Minerva #22

All the density from the last piece is here too, but stripped to its structure. The result leans toward ornamental complexity — a field of small, related decisions that never quite settle into a repeatable pattern. It’s technically generative, but it doesn’t behave like most algorithmic art, which tends to resolve into clean, predictable motifs. This one refuses that clarity. It follows the rules, yet it never becomes a pattern; it stays in that charged space where order starts to feel like texture.

Minerva #23

After pushing the density to its limit, I’m dialing back to a middle range. These pieces explore the space between order and overload — still intricate, but with room to see how the geometry behaves. Each one tests a different possibility inside that space: how far the pattern can stretch, how color changes the sense of depth, how symmetry holds even when the rules start to bend.
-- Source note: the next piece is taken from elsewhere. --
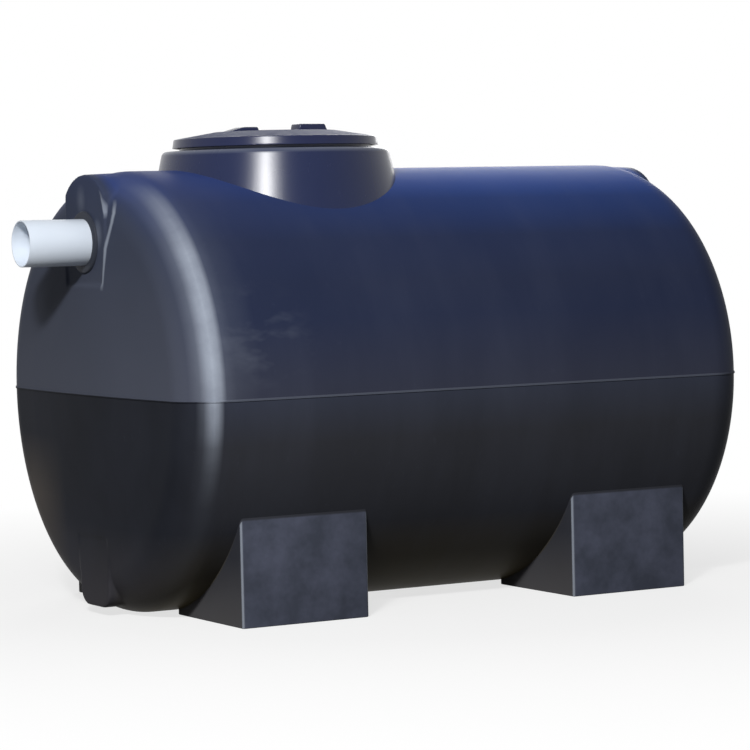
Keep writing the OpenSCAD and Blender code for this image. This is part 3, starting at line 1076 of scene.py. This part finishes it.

It’s a short pause before moving on, and pushing other boundaries..

Minerva #24

Minerva #25

The next two pieces sit in the same space as the others, but the structure behaves differently. Instead of a uniform field of crossings, the long parallel lines and short jagged segments separate into distinct roles. The result feels less like a statistical texture and more like a system with intent — the geometry choosing when to run straight and when to break. It’s still rule‑based, but the rules express themselves with a different kind of clarity.

Minerva #26

Minerva #27

These patterns have always looked self-contained, but they were never meant to be final. They’ve been a way of thinking in straight lines — small studies inside narrow rules — and over time they’ve become a library I can return to. Some of these structures may show up again later, not as the focus, but as quiet texture or as the underlying geometry that shapes a composition without being seen. This piece is a small glimpse of a possible future.